I left my apartment and went across the hall.  After taking a deep breath, I knocked on the door.  Hopefully, she was at home.  She was.  She opened the door and looked at me.  “I would invite you in but I have company.”

“It’s all right,” I said.  “I hate to do this but I don’t have any choice.  Could you lend me some money?”

“What do you need it for?”

“I don’t have any food in my apartment.”

“How much do you need?”

“Twenty would be enough.”

“I’m afraid I only have a $100.”

“Oh.  Okay.” Crushed, I said, “Thanks anyway.  Sorry to have troubled you.  Have a good evening.”  I was about to turn away when she caught me by the arm.

“Go and pray to God to help you.  He will.”

I didn’t answer.  I turned and crossed the carpet and let myself into my apartment.  I leaned against the door, feeling very discouraged.  I couldn’t believe that my Christian neighbor didn’t help me.  Couldn’t she have asked her guests for change for the $100 or didn’t she have any food she could have given me?  No, she sent me away empty-handed and with words that couldn’t satisfy my hunger.
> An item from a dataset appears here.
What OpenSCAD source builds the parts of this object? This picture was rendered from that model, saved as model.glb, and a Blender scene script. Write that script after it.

I remembered that I had a large bag of potato chips.  I went and took it down from the cupboard and put some in plastic lid.  I sat at the window and munched on them.  I did this again the following day and the next until the bag was finished.  Despair settled in again and then there was a knock on my door.  I opened it and recognized the woman whom I sometimes saw the Christian woman talking to.  She had a shopping cart full of groceries.  “May I come in?” she asked, smiling.
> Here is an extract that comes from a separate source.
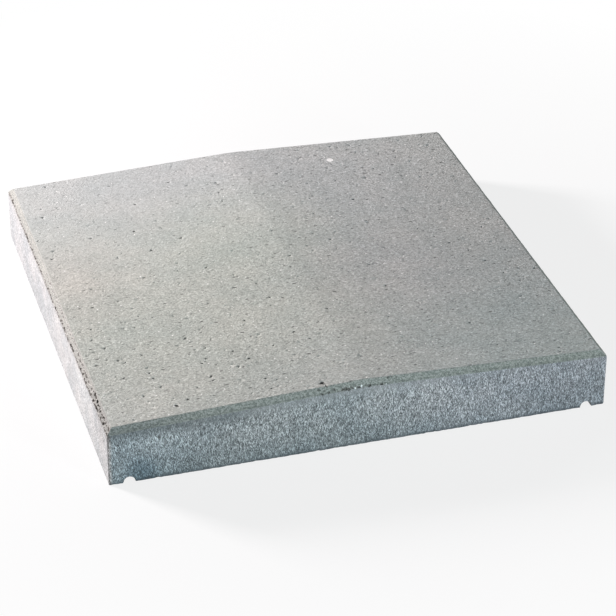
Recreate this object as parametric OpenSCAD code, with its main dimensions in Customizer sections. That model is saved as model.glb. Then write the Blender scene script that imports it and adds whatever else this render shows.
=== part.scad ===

I nodded and held the door open for her to come in.

“I’m afraid I bought too many groceries.  My son moved out last week so I’m all alone.   I bought two of everything.  Do you mind helping me go through these bags?”

“Sure.”  My heart was racing.  This couldn’t be happening.  It felt so surreal.  Was this God helping me?  We went through the bags and when we were done, her groceries were in the bags and in the cart while mine were on the countertop in my kitchen waiting to be packed away.  I thanked her profusely as I held the door open for her.  “Are you a Christian?” I asked her.

She shook her head.  “No, but when I was trying to figure out what to do with the extra groceries, you came to my mind.  I just couldn’t shake the feeling that you needed them.”

I watched her hurry down the hallway to the elevator.  She lived two floors below me.  When I closed my door and went into the kitchen, I put away the groceries, thanking God for His help.  It had to be Him.  Who else could it be?  And what irony.  The person who should have helped me but didn’t was a Christian and the person who wasn’t a Christian did.  That evening I cooked myself a decent meal and enjoyed it in front of the TV.

After that unexpected blessing, I started to go to the church in my neighborhood–not the same one my neighbor went to, though.  The people were warm and welcoming.  I started to go to their prayer meetings.  I asked my prayer partner to pray that I find a job soon or I would be evicted.  A week later, she asked me for my resume.  I gave it to her.  Another week passed by and then I was called in for an interview.  It seems like her sister-in-law was in need of a secretary.  I got the job.  I thanked God and I thanked my prayer partner.

I don’t have any bitterness toward my neighbor.  I am pleasant to her whenever we see each other.  I told her that she was right about God helping me.  And I know that if she ever came to me for help, I would do whatever I can to help her.  Sometimes, I sit in front of the window and have a bowl of potato chips just to remind me of the desperate times and that God will bring us through them–sometimes in ways we don’t expect.

Faith is not just words but actions too.  When a person needs your help, help them.  It’s possible that God sent them to you.